_Data:_
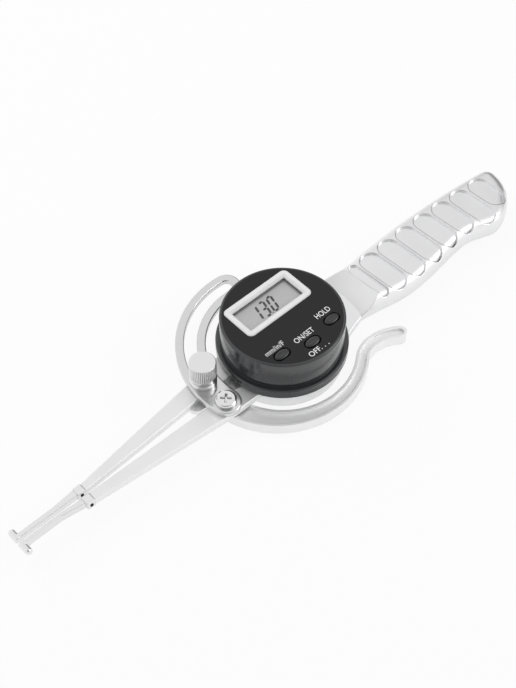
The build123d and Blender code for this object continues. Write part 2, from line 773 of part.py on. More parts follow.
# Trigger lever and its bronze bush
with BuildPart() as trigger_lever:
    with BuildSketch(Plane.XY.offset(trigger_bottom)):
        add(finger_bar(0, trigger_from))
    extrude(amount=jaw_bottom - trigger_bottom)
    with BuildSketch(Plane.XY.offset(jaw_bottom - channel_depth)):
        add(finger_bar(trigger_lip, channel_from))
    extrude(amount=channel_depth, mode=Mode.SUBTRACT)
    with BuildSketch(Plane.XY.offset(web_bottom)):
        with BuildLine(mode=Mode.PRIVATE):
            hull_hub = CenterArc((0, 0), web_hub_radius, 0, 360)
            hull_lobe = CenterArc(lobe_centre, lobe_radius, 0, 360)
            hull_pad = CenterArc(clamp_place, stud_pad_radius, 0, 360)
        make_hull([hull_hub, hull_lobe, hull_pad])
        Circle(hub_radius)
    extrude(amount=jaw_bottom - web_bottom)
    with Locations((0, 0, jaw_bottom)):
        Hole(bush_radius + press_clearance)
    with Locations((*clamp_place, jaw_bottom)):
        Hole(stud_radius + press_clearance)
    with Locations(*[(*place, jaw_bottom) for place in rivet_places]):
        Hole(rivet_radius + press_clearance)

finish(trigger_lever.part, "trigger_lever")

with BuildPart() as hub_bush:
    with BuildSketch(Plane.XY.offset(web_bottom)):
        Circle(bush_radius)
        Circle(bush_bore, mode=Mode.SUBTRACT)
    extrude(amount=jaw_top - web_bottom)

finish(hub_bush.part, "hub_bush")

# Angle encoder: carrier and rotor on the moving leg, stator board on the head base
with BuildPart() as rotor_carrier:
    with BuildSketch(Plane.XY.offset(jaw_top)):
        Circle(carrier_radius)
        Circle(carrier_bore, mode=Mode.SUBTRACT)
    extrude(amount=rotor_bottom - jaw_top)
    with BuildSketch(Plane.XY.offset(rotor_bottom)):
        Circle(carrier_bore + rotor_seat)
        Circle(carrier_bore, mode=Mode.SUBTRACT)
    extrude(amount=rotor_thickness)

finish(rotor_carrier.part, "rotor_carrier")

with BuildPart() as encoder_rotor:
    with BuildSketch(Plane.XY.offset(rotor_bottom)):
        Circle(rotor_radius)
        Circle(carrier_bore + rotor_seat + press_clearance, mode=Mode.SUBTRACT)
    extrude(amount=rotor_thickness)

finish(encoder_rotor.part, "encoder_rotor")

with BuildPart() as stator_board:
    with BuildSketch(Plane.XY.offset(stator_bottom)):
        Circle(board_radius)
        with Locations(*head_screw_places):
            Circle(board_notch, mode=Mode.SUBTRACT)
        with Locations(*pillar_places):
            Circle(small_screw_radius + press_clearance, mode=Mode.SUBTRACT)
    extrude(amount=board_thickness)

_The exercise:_
Quote the whole listing above, leaving nothing out.

_Worked answer:_
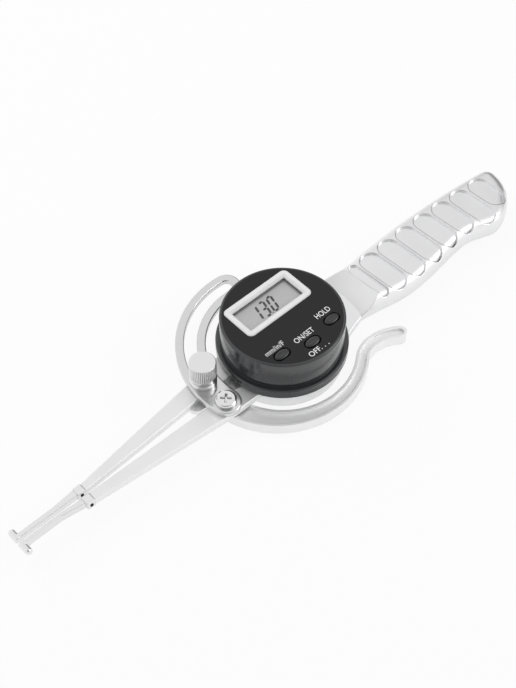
The build123d and Blender code for this object continues. Write part 2, from line 773 of part.py on. More parts follow.
# Trigger lever and its bronze bush
with BuildPart() as trigger_lever:
    with BuildSketch(Plane.XY.offset(trigger_bottom)):
        add(finger_bar(0, trigger_from))
    extrude(amount=jaw_bottom - trigger_bottom)
    with BuildSketch(Plane.XY.offset(jaw_bottom - channel_depth)):
        add(finger_bar(trigger_lip, channel_from))
    extrude(amount=channel_depth, mode=Mode.SUBTRACT)
    with BuildSketch(Plane.XY.offset(web_bottom)):
        with BuildLine(mode=Mode.PRIVATE):
            hull_hub = CenterArc((0, 0), web_hub_radius, 0, 360)
            hull_lobe = CenterArc(lobe_centre, lobe_radius, 0, 360)
            hull_pad = CenterArc(clamp_place, stud_pad_radius, 0, 360)
        make_hull([hull_hub, hull_lobe, hull_pad])
        Circle(hub_radius)
    extrude(amount=jaw_bottom - web_bottom)
    with Locations((0, 0, jaw_bottom)):
        Hole(bush_radius + press_clearance)
    with Locations((*clamp_place, jaw_bottom)):
        Hole(stud_radius + press_clearance)
    with Locations(*[(*place, jaw_bottom) for place in rivet_places]):
        Hole(rivet_radius + press_clearance)

finish(trigger_lever.part, "trigger_lever")

with BuildPart() as hub_bush:
    with BuildSketch(Plane.XY.offset(web_bottom)):
        Circle(bush_radius)
        Circle(bush_bore, mode=Mode.SUBTRACT)
    extrude(amount=jaw_top - web_bottom)

finish(hub_bush.part, "hub_bush")

# Angle encoder: carrier and rotor on the moving leg, stator board on the head base
with BuildPart() as rotor_carrier:
    with BuildSketch(Plane.XY.offset(jaw_top)):
        Circle(carrier_radius)
        Circle(carrier_bore, mode=Mode.SUBTRACT)
    extrude(amount=rotor_bottom - jaw_top)
    with BuildSketch(Plane.XY.offset(rotor_bottom)):
        Circle(carrier_bore + rotor_seat)
        Circle(carrier_bore, mode=Mode.SUBTRACT)
    extrude(amount=rotor_thickness)

finish(rotor_carrier.part, "rotor_carrier")

with BuildPart() as encoder_rotor:
    with BuildSketch(Plane.XY.offset(rotor_bottom)):
        Circle(rotor_radius)
        Circle(carrier_bore + rotor_seat + press_clearance, mode=Mode.SUBTRACT)
    extrude(amount=rotor_thickness)

finish(encoder_rotor.part, "encoder_rotor")

with BuildPart() as stator_board:
    with BuildSketch(Plane.XY.offset(stator_bottom)):
        Circle(board_radius)
        with Locations(*head_screw_places):
            Circle(board_notch, mode=Mode.SUBTRACT)
        with Locations(*pillar_places):
            Circle(small_screw_radius + press_clearance, mode=Mode.SUBTRACT)
    extrude(amount=board_thickness)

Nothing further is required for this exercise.